A man of mass $m$ climbs on a rope of length $L$ suspended below a balloon of mass $M$. The balloon is stationary with respect to ground. If the man begins to climb up the rope at a speed $V_{rel}$ (relative to rope). In what direction and with what speed (relative to ground) will the balloon move?

• A. downwards, $\frac{m{V}_{rel}}{m+M}$
• B. upwards, $\frac{M{V}_{rel}}{m+M}$
• C. downwards, $\frac{m{V}_{rel}}{M}$
• D. downwards, $\frac{(m+m)V_{rel}}{M}$

Answer 1

The correct option is A downwards, $\frac{m{V}_{rel}}{m+M}$

Let,$V_{man,ground},V_{balloon,ground},V_{man,balloon}$ is velocity of man respect to ground , velocity of balloon respect to ground , relative velocity between man and balloon$V_{rel}$ respectively.

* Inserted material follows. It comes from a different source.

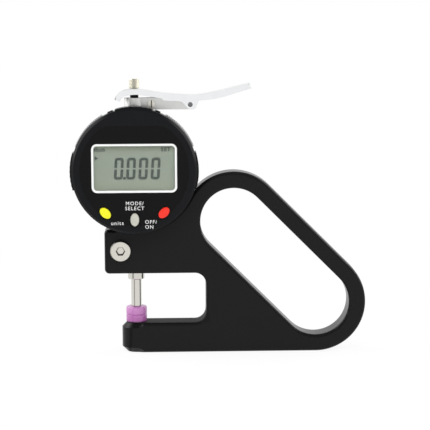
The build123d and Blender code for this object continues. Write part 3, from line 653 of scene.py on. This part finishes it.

Applying conservation of momentum

$m{V}_{man,ground}+M{V}_{ballon,ground}=0$

m($V_{man,balloon}+V_{balloon,ground})+M{V}_{balloon,ground}=0$

$(m+M)V_{balloon,ground}=-m.V_{man,balloon}$

$V_{balloon,ground}=-\frac{m}{M+m}{V}_{man,balloon}=-\frac{m}{M+m}{V}_{rel}$

Hence,option A is correct